No wonder people roll their eyes at some of these new terms: They are used most adeptly (and cynically) by savvy comms professionals who aren’t exactly fomenting revolution. The language of liberation slips easily into the language of the management class. Using the “right” words doesn’t make you a progressive, and there are surely people who agree with left-wing principles who feel alienated by terms being thrown around that they don’t understand.

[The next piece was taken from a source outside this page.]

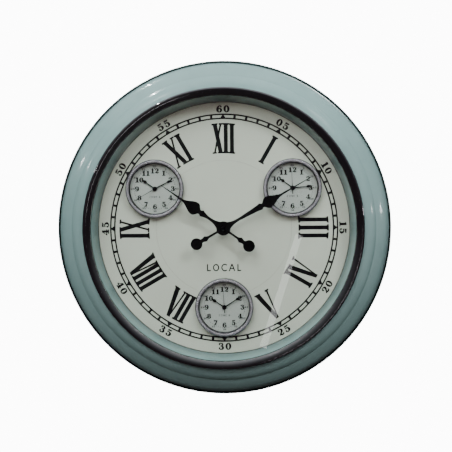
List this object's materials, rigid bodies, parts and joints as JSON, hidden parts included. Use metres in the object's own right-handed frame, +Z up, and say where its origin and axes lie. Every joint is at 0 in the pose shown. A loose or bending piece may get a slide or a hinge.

Good style guides offer advice on more than which words should be used and which are to be avoided. They spell out what their publication considers “good writing,” which usually means clear, succinct prose that can be understood by the audience. Terms and concepts that might be unfamiliar to the reader should be explained, and jargon should be avoided. The words we use, in journalism or political communication or just in life, should be words that invite people in rather than keep them out, clarify rather than obfuscate, engage with the world rather than retreat behind a wall of buzzwords. On that score, an awful lot of us are failing right now.